Please give the listing again in its entirety, exactly as written.

**DATA SEGMENT**
-*-

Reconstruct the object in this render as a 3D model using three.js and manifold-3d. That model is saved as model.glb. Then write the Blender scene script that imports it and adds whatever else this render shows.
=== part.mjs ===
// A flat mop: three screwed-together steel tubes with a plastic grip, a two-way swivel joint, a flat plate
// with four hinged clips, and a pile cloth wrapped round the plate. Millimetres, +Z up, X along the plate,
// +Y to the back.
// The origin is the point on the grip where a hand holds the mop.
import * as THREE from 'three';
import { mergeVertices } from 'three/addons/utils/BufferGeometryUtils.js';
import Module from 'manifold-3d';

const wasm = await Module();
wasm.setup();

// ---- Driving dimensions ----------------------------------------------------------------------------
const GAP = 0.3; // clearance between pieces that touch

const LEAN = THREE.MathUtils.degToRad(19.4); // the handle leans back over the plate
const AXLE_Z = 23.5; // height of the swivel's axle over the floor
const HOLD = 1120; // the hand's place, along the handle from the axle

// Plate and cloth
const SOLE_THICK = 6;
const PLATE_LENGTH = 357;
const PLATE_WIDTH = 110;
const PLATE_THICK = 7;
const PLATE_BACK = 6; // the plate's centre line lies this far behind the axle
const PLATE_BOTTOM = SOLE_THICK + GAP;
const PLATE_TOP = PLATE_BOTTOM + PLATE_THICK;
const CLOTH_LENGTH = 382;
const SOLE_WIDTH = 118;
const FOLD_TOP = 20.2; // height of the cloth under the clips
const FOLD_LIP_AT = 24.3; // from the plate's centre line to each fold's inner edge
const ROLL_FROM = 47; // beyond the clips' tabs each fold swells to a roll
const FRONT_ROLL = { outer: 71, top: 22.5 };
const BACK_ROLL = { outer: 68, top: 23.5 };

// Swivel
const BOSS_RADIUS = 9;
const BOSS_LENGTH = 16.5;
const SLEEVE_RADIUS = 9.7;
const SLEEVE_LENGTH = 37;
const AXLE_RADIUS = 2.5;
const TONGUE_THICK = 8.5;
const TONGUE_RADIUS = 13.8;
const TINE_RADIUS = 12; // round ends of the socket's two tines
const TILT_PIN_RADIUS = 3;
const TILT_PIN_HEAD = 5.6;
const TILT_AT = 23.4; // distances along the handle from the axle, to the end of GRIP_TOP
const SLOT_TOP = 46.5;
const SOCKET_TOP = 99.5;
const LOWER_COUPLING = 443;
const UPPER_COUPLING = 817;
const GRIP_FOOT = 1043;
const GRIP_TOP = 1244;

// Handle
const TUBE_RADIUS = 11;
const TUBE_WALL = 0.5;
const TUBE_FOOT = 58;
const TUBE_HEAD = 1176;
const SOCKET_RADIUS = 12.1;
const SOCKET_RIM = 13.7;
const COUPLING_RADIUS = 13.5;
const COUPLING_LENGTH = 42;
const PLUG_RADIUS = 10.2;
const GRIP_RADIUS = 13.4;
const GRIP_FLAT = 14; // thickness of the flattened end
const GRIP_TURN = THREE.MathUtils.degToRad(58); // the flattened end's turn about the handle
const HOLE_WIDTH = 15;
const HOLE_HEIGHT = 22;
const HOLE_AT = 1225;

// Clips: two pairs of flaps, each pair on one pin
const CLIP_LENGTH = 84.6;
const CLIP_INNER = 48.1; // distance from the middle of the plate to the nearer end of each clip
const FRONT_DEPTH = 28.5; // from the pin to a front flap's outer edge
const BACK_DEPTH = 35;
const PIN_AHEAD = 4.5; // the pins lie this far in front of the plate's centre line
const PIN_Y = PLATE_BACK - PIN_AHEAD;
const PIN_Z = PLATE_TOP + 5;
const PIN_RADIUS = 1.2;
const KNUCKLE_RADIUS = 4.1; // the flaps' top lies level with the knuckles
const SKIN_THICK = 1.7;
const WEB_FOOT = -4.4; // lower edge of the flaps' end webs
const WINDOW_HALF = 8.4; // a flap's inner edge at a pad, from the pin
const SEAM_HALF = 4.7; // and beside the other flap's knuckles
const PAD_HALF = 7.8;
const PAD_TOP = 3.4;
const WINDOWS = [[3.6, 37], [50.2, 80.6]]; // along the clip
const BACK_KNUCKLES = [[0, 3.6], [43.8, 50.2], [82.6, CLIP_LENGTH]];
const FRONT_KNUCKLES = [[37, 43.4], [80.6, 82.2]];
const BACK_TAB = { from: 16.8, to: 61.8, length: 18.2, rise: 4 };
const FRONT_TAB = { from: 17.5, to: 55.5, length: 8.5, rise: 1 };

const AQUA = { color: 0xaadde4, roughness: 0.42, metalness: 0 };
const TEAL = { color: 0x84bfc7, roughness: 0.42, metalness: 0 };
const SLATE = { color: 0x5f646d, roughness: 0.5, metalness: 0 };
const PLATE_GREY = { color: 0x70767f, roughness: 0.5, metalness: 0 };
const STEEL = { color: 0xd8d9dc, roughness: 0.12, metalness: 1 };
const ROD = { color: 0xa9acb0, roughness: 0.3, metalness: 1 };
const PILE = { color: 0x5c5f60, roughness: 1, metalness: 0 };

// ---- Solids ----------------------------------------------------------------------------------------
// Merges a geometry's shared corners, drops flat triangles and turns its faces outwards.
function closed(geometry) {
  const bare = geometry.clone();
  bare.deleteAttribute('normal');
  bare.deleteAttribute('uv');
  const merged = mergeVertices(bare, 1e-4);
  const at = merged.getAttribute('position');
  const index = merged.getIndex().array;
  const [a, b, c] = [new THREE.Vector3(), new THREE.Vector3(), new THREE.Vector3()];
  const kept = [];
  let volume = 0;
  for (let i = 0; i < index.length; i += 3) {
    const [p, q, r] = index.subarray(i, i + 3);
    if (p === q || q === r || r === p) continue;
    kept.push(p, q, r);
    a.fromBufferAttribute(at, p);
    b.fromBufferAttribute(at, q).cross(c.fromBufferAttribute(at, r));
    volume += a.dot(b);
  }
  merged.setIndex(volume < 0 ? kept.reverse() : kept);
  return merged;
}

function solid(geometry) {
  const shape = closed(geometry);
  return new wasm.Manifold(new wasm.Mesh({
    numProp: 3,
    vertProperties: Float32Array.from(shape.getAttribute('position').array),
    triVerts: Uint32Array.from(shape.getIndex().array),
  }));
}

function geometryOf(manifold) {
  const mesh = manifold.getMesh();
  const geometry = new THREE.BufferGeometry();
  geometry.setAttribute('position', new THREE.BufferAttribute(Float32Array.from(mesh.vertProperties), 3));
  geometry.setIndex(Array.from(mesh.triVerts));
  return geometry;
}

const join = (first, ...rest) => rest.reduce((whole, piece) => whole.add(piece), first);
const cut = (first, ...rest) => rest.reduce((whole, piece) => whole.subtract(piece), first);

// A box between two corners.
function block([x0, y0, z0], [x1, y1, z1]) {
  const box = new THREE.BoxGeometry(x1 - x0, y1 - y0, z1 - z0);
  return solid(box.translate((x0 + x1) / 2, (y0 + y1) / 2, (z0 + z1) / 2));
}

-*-

**RESPONSE TO THE EXERCISE**
Reconstruct the object in this render as a 3D model using three.js and manifold-3d. That model is saved as model.glb. Then write the Blender scene script that imports it and adds whatever else this render shows.
=== part.mjs ===
// A flat mop: three screwed-together steel tubes with a plastic grip, a two-way swivel joint, a flat plate
// with four hinged clips, and a pile cloth wrapped round the plate. Millimetres, +Z up, X along the plate,
// +Y to the back.
// The origin is the point on the grip where a hand holds the mop.
import * as THREE from 'three';
import { mergeVertices } from 'three/addons/utils/BufferGeometryUtils.js';
import Module from 'manifold-3d';

const wasm = await Module();
wasm.setup();

// ---- Driving dimensions ----------------------------------------------------------------------------
const GAP = 0.3; // clearance between pieces that touch

const LEAN = THREE.MathUtils.degToRad(19.4); // the handle leans back over the plate
const AXLE_Z = 23.5; // height of the swivel's axle over the floor
const HOLD = 1120; // the hand's place, along the handle from the axle

// Plate and cloth
const SOLE_THICK = 6;
const PLATE_LENGTH = 357;
const PLATE_WIDTH = 110;
const PLATE_THICK = 7;
const PLATE_BACK = 6; // the plate's centre line lies this far behind the axle
const PLATE_BOTTOM = SOLE_THICK + GAP;
const PLATE_TOP = PLATE_BOTTOM + PLATE_THICK;
const CLOTH_LENGTH = 382;
const SOLE_WIDTH = 118;
const FOLD_TOP = 20.2; // height of the cloth under the clips
const FOLD_LIP_AT = 24.3; // from the plate's centre line to each fold's inner edge
const ROLL_FROM = 47; // beyond the clips' tabs each fold swells to a roll
const FRONT_ROLL = { outer: 71, top: 22.5 };
const BACK_ROLL = { outer: 68, top: 23.5 };

// Swivel
const BOSS_RADIUS = 9;
const BOSS_LENGTH = 16.5;
const SLEEVE_RADIUS = 9.7;
const SLEEVE_LENGTH = 37;
const AXLE_RADIUS = 2.5;
const TONGUE_THICK = 8.5;
const TONGUE_RADIUS = 13.8;
const TINE_RADIUS = 12; // round ends of the socket's two tines
const TILT_PIN_RADIUS = 3;
const TILT_PIN_HEAD = 5.6;
const TILT_AT = 23.4; // distances along the handle from the axle, to the end of GRIP_TOP
const SLOT_TOP = 46.5;
const SOCKET_TOP = 99.5;
const LOWER_COUPLING = 443;
const UPPER_COUPLING = 817;
const GRIP_FOOT = 1043;
const GRIP_TOP = 1244;

// Handle
const TUBE_RADIUS = 11;
const TUBE_WALL = 0.5;
const TUBE_FOOT = 58;
const TUBE_HEAD = 1176;
const SOCKET_RADIUS = 12.1;
const SOCKET_RIM = 13.7;
const COUPLING_RADIUS = 13.5;
const COUPLING_LENGTH = 42;
const PLUG_RADIUS = 10.2;
const GRIP_RADIUS = 13.4;
const GRIP_FLAT = 14; // thickness of the flattened end
const GRIP_TURN = THREE.MathUtils.degToRad(58); // the flattened end's turn about the handle
const HOLE_WIDTH = 15;
const HOLE_HEIGHT = 22;
const HOLE_AT = 1225;

// Clips: two pairs of flaps, each pair on one pin
const CLIP_LENGTH = 84.6;
const CLIP_INNER = 48.1; // distance from the middle of the plate to the nearer end of each clip
const FRONT_DEPTH = 28.5; // from the pin to a front flap's outer edge
const BACK_DEPTH = 35;
const PIN_AHEAD = 4.5; // the pins lie this far in front of the plate's centre line
const PIN_Y = PLATE_BACK - PIN_AHEAD;
const PIN_Z = PLATE_TOP + 5;
const PIN_RADIUS = 1.2;
const KNUCKLE_RADIUS = 4.1; // the flaps' top lies level with the knuckles
const SKIN_THICK = 1.7;
const WEB_FOOT = -4.4; // lower edge of the flaps' end webs
const WINDOW_HALF = 8.4; // a flap's inner edge at a pad, from the pin
const SEAM_HALF = 4.7; // and beside the other flap's knuckles
const PAD_HALF = 7.8;
const PAD_TOP = 3.4;
const WINDOWS = [[3.6, 37], [50.2, 80.6]]; // along the clip
const BACK_KNUCKLES = [[0, 3.6], [43.8, 50.2], [82.6, CLIP_LENGTH]];
const FRONT_KNUCKLES = [[37, 43.4], [80.6, 82.2]];
const BACK_TAB = { from: 16.8, to: 61.8, length: 18.2, rise: 4 };
const FRONT_TAB = { from: 17.5, to: 55.5, length: 8.5, rise: 1 };

const AQUA = { color: 0xaadde4, roughness: 0.42, metalness: 0 };
const TEAL = { color: 0x84bfc7, roughness: 0.42, metalness: 0 };
const SLATE = { color: 0x5f646d, roughness: 0.5, metalness: 0 };
const PLATE_GREY = { color: 0x70767f, roughness: 0.5, metalness: 0 };
const STEEL = { color: 0xd8d9dc, roughness: 0.12, metalness: 1 };
const ROD = { color: 0xa9acb0, roughness: 0.3, metalness: 1 };
const PILE = { color: 0x5c5f60, roughness: 1, metalness: 0 };

// ---- Solids ----------------------------------------------------------------------------------------
// Merges a geometry's shared corners, drops flat triangles and turns its faces outwards.
function closed(geometry) {
  const bare = geometry.clone();
  bare.deleteAttribute('normal');
  bare.deleteAttribute('uv');
  const merged = mergeVertices(bare, 1e-4);
  const at = merged.getAttribute('position');
  const index = merged.getIndex().array;
  const [a, b, c] = [new THREE.Vector3(), new THREE.Vector3(), new THREE.Vector3()];
  const kept = [];
  let volume = 0;
  for (let i = 0; i < index.length; i += 3) {
    const [p, q, r] = index.subarray(i, i + 3);
    if (p === q || q === r || r === p) continue;
    kept.push(p, q, r);
    a.fromBufferAttribute(at, p);
    b.fromBufferAttribute(at, q).cross(c.fromBufferAttribute(at, r));
    volume += a.dot(b);
  }
  merged.setIndex(volume < 0 ? kept.reverse() : kept);
  return merged;
}

function solid(geometry) {
  const shape = closed(geometry);
  return new wasm.Manifold(new wasm.Mesh({
    numProp: 3,
    vertProperties: Float32Array.from(shape.getAttribute('position').array),
    triVerts: Uint32Array.from(shape.getIndex().array),
  }));
}

function geometryOf(manifold) {
  const mesh = manifold.getMesh();
  const geometry = new THREE.BufferGeometry();
  geometry.setAttribute('position', new THREE.BufferAttribute(Float32Array.from(mesh.vertProperties), 3));
  geometry.setIndex(Array.from(mesh.triVerts));
  return geometry;
}

const join = (first, ...rest) => rest.reduce((whole, piece) => whole.add(piece), first);
const cut = (first, ...rest) => rest.reduce((whole, piece) => whole.subtract(piece), first);

// A box between two corners.
function block([x0, y0, z0], [x1, y1, z1]) {
  const box = new THREE.BoxGeometry(x1 - x0, y1 - y0, z1 - z0);
  return solid(box.translate((x0 + x1) / 2, (y0 + y1) / 2, (z0 + z1) / 2));
}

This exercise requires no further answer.